On commence la classe par une longue prière que tous les élèves devaient savoir par cœur. Puis on attaque la fameuse « demande » du catéchisme. La demande et la réponse lues, et sans doute expliquées, par le maître, sont relues et répétées et relues, par quelques-uns des élèves les plus forts munis du manuel, jusqu’au moment où on les suppose apprises et où chaque élève récite à son tour. Pour un texte de huit à dix lignes seulement, on devine le travail : les coupures, de tel à tel mot, puis la juxtaposition ; on entend surtout la confusion des voix, et, sans peine, on soupçonne les distractions et les coups de bâton qui ramènent à la réalité et au texte. Prenait-on la lecture ? Si peu. Les deux heures et demie du matin étaient bientôt passées : voilà déjà la prière de sortie. Ce n’est que le soir — à la suite d’une troisième prière — qu’il devait être possible d’aborder sérieusement la lecture « par bandes » devant des tableaux muraux, des « cartes » ; quelque instruction religieuse, peut-être encore du catéchisme : après quoi, la longue prière du soir et les trois ou quatre De profundis obligés. Je ne parle pas des exercices pieux en dehors de l’école : la messe du matin et l’adoration du soir : je n’en vois pas la place en un emploi du temps si réduit : la messe était-elle dite avant, pendant ou après la classe (de 7 et demie à 10) ?

  1. En juillet 1793, la troupe envoyée à Saint-Étienne par les révoltés de Lyon mit à sac l’école de garçons de la Grand sous le prétexte que la Société populaire y tenait ses séances.
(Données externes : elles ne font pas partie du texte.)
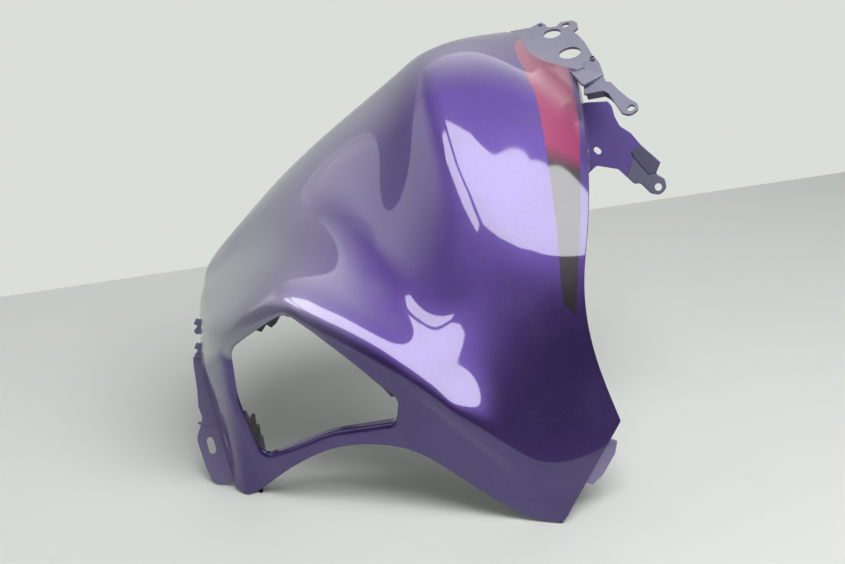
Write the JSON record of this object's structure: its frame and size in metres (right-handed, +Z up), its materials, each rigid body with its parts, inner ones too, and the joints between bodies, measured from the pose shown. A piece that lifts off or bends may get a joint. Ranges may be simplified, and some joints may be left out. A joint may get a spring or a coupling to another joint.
{
  "type": "motorcycle fairing",
  "caption": "Moulded side fairing panel with a rounded triangular opening, a slotted left flange, a drilled top flange and two mounting arms.",
  "frame": {"origin": "middle of the panel's outline on the ground, with the panel standing on its end as pictured", "axes": "+Z up, +X to the viewer's right along the panel's width, +Y away from the viewer, into the hollow side"},
  "size_m": [0.446, 0.3118, 0.3963],
  "materials": {
    "painted_plastic": "gloss"
  },
  "bodies": {
    "root": {"panel": "painted_plastic"}
  },
  "joints": []
}
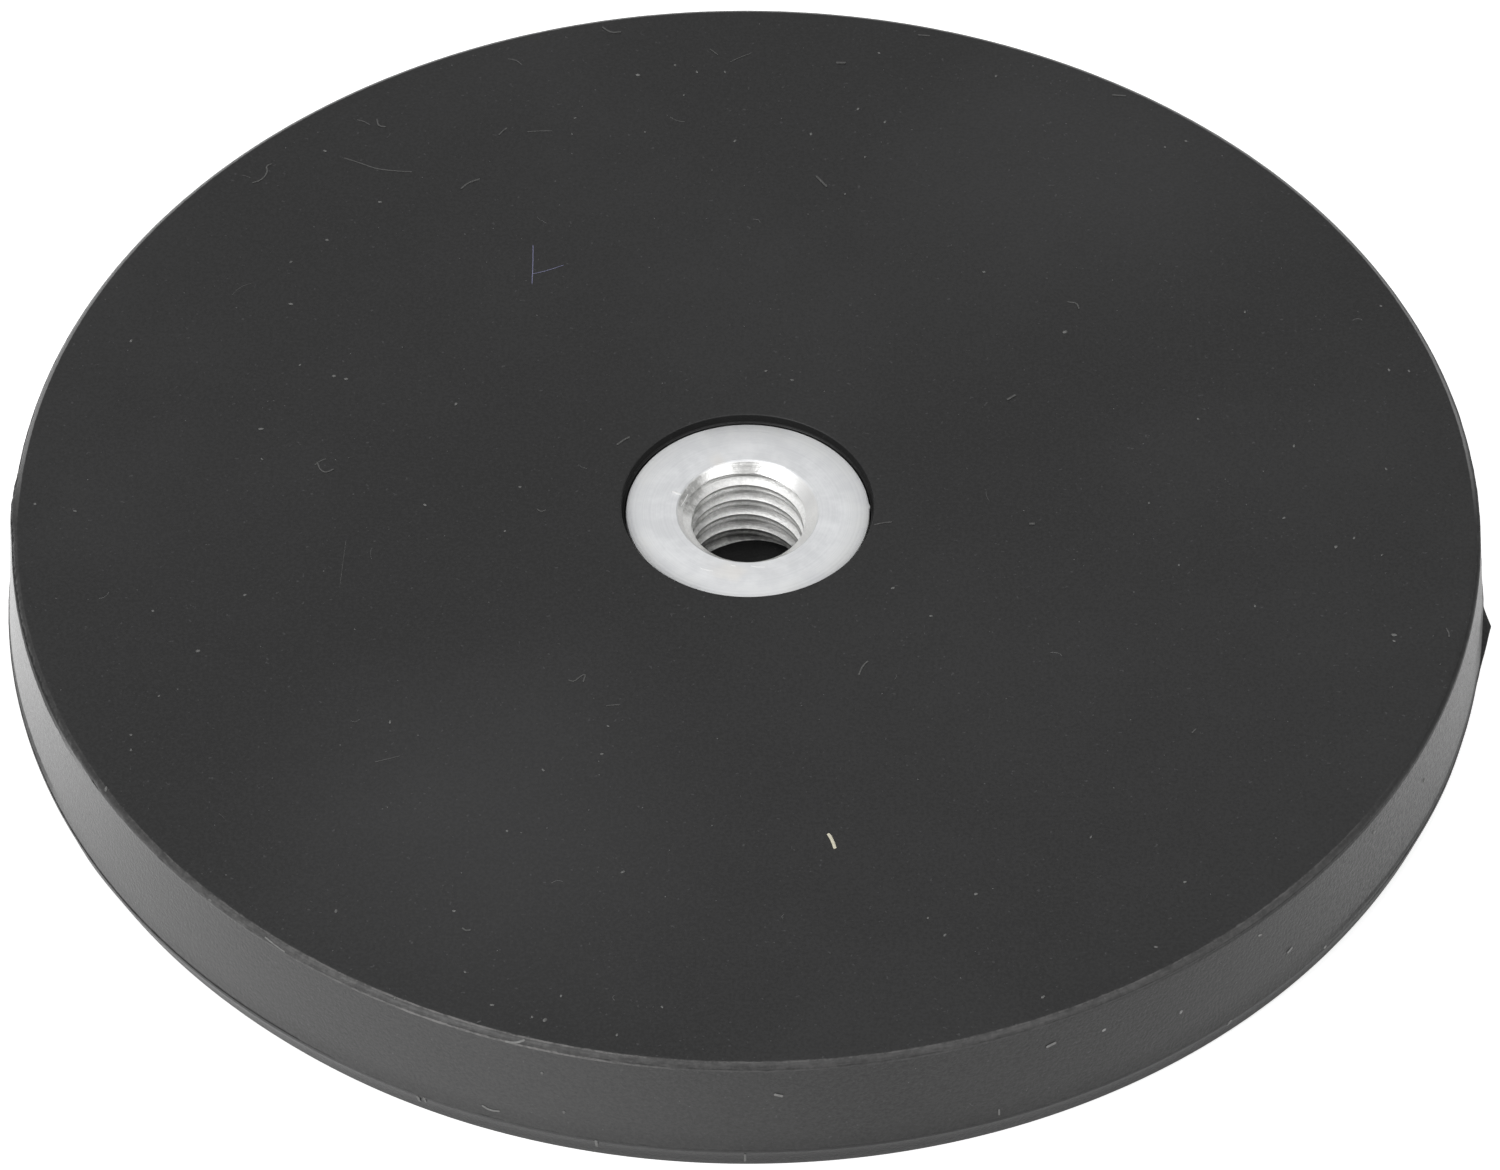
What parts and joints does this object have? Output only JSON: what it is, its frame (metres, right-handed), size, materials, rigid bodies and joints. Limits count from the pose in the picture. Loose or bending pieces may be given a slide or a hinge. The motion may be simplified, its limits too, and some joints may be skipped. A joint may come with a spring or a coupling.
{
  "type": "rubber-jacketed pot magnet",
  "caption": "Flat round magnet in a black moulded rubber jacket, with a threaded steel bush at its centre for bolting a load to a steel surface.",
  "frame": {"origin": "centre of the magnet face, the flat rubber face that grips steel", "axes": "+Z out of the thread's mouth, away from the steel that the magnet grips; +X towards the torn flash on the parting line"},
  "size_m": [0.0883, 0.088, 0.0085],
  "materials": {
    "rubber": "matte",
    "zinc_plated_steel": "satin",
    "plate_steel": "satin",
    "nickel_plate": "polished"
  },
  "bodies": {
    "root": {"rubber_jacket": "rubber", "steel_plate": "plate_steel", "threaded_bush": "zinc_plated_steel", "outer_magnet_01": "nickel_plate", "outer_magnet_02": "nickel_plate", "outer_magnet_03": "nickel_plate", "outer_magnet_04": "nickel_plate", "outer_magnet_05": "nickel_plate", "outer_magnet_06": "nickel_plate", "outer_magnet_07": "nickel_plate", "outer_magnet_08": "nickel_plate", "outer_magnet_09": "nickel_plate", "outer_magnet_10": "nickel_plate", "outer_magnet_11": "nickel_plate", "outer_magnet_12": "nickel_plate", "inner_magnet_01": "nickel_plate", "inner_magnet_02": "nickel_plate", "inner_magnet_03": "nickel_plate", "inner_magnet_04": "nickel_plate", "inner_magnet_05": "nickel_plate", "inner_magnet_06": "nickel_plate"}
  },
  "joints": []
}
J’ai sous les yeux l’état des destructions estimées par deux menuisiers : j’y vois la « chapelle », la chaise et le bureau du maître, la clochette, le « catalogue » des élèves, une armoire, « la cuisine du poille », un « réverbert » certainement destiné aux réunions politiques tenues le soir.

    Je n’y vois point de tables, mais des « gradins » sur un « plancher » (24 pieds X 14) que supportaient cinq « terrassiers ».